#### [THE PROBLEM]
Output the material below in full, exactly as it is.

───── DATA SEGMENT

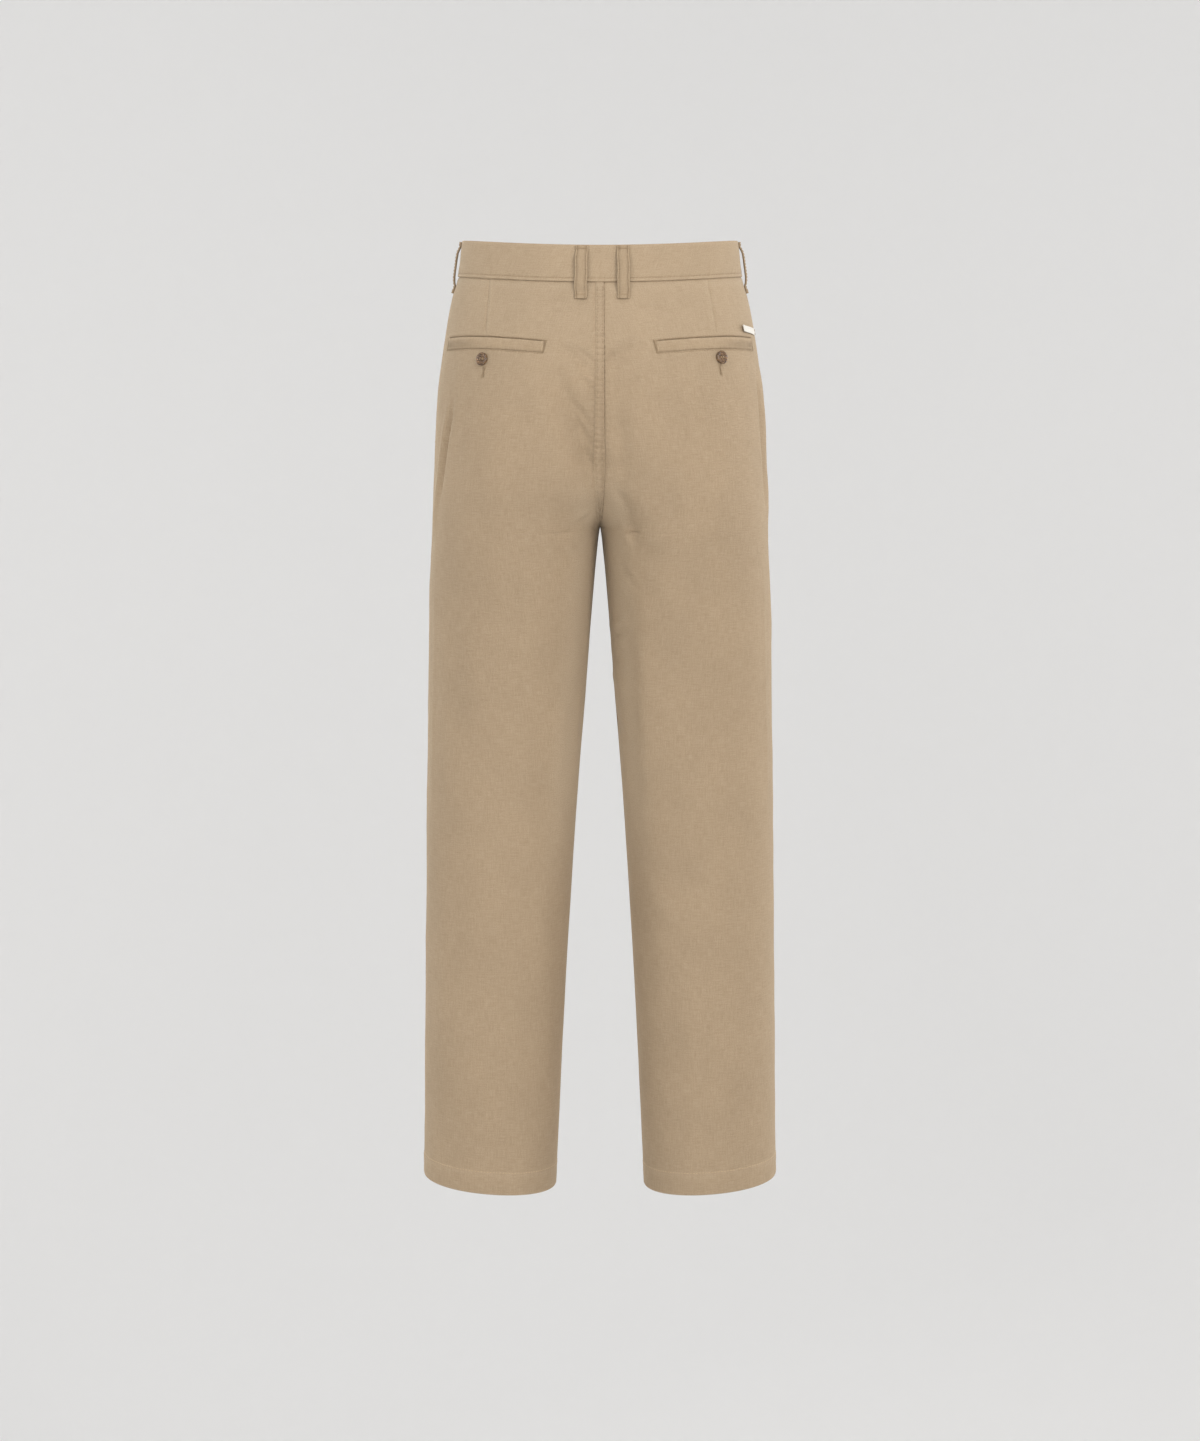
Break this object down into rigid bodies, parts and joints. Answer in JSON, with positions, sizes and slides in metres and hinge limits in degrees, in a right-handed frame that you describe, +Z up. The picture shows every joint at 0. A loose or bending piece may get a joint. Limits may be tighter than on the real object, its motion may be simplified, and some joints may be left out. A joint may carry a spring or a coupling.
{
  "type": "chino trousers",
  "caption": "Straight-cut chino trousers, filled out as worn and hollow, with slanted front pockets, buttoned welt back pockets, a zip fly and belt loops.",
  "frame": {"origin": "centre of the waist opening, level with the waistband's top edge at the sides, where the wearer holds the garment up", "axes": "+Z up towards the waist, -Y towards the wearer's front, +X towards the wearer's left"},
  "size_m": [0.4066, 0.2675, 1.0776],
  "materials": {
    "twill": "matte woven cotton twill, washed",
    "pocketing": "plain woven cotton pocketing",
    "button": "polished, horn-like, turned with a raised rim",
    "zip": "antique brass teeth and slider",
    "label": "woven satin tab, blank"
  },
  "bodies": {
    "root": {"back_left": "twill", "front_left": "twill", "hip_facing_left": "twill", "back_welt_left": "twill", "front_pocket_bag_left": "pocketing", "back_pocket_bag_left": "pocketing", "back_button_left": "button", "belt_loop_back_left": "twill", "belt_loop_side_left": "twill", "belt_loop_front_left": "twill", "back_right": "twill", "front_right": "twill", "hip_facing_right": "twill", "back_welt_right": "twill", "front_pocket_bag_right": "pocketing", "back_pocket_bag_right": "pocketing", "back_button_right": "button", "belt_loop_back_right": "twill", "belt_loop_side_right": "twill", "belt_loop_front_right": "twill", "waistband": "twill", "fly_facing": "twill", "fly_shield": "twill", "fly_zip": "zip", "fly_slider": "zip", "fly_pull_tab": "zip", "waist_button": "button", "side_label": "label"}
  },
  "joints": []
}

──────────

#### [SOLUTION TO THE PROBLEM]
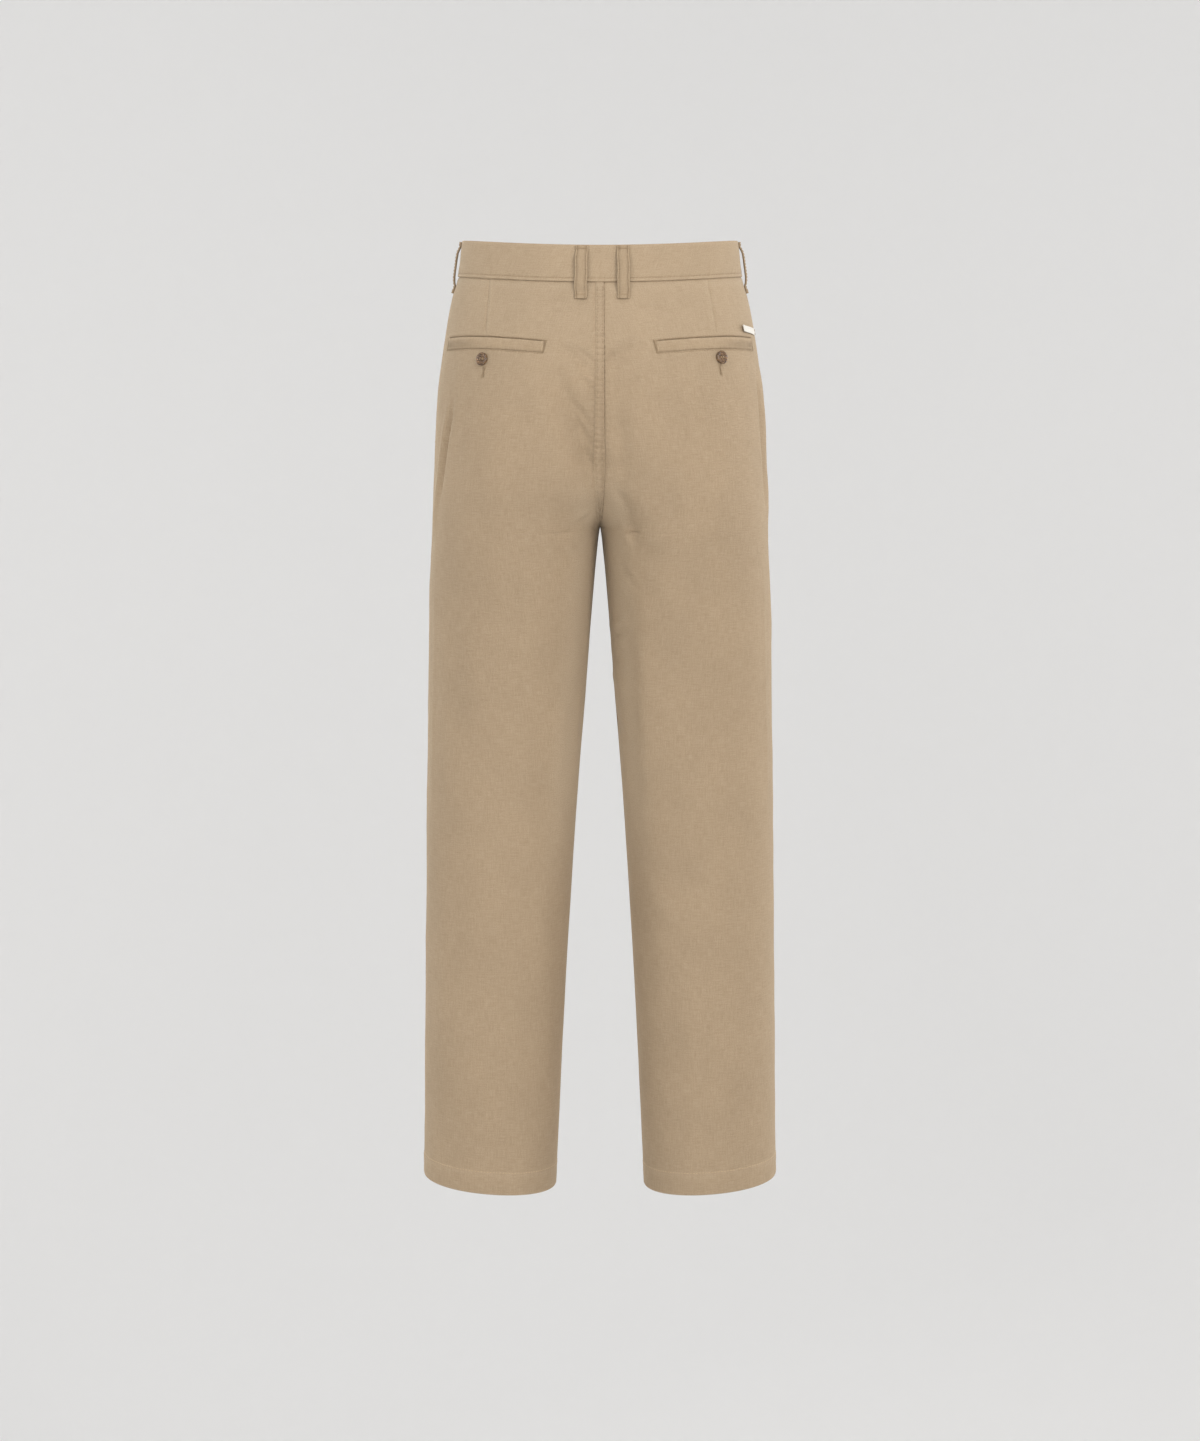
Break this object down into rigid bodies, parts and joints. Answer in JSON, with positions, sizes and slides in metres and hinge limits in degrees, in a right-handed frame that you describe, +Z up. The picture shows every joint at 0. A loose or bending piece may get a joint. Limits may be tighter than on the real object, its motion may be simplified, and some joints may be left out. A joint may carry a spring or a coupling.
{
  "type": "chino trousers",
  "caption": "Straight-cut chino trousers, filled out as worn and hollow, with slanted front pockets, buttoned welt back pockets, a zip fly and belt loops.",
  "frame": {"origin": "centre of the waist opening, level with the waistband's top edge at the sides, where the wearer holds the garment up", "axes": "+Z up towards the waist, -Y towards the wearer's front, +X towards the wearer's left"},
  "size_m": [0.4066, 0.2675, 1.0776],
  "materials": {
    "twill": "matte woven cotton twill, washed",
    "pocketing": "plain woven cotton pocketing",
    "button": "polished, horn-like, turned with a raised rim",
    "zip": "antique brass teeth and slider",
    "label": "woven satin tab, blank"
  },
  "bodies": {
    "root": {"back_left": "twill", "front_left": "twill", "hip_facing_left": "twill", "back_welt_left": "twill", "front_pocket_bag_left": "pocketing", "back_pocket_bag_left": "pocketing", "back_button_left": "button", "belt_loop_back_left": "twill", "belt_loop_side_left": "twill", "belt_loop_front_left": "twill", "back_right": "twill", "front_right": "twill", "hip_facing_right": "twill", "back_welt_right": "twill", "front_pocket_bag_right": "pocketing", "back_pocket_bag_right": "pocketing", "back_button_right": "button", "belt_loop_back_right": "twill", "belt_loop_side_right": "twill", "belt_loop_front_right": "twill", "waistband": "twill", "fly_facing": "twill", "fly_shield": "twill", "fly_zip": "zip", "fly_slider": "zip", "fly_pull_tab": "zip", "waist_button": "button", "side_label": "label"}
  },
  "joints": []
}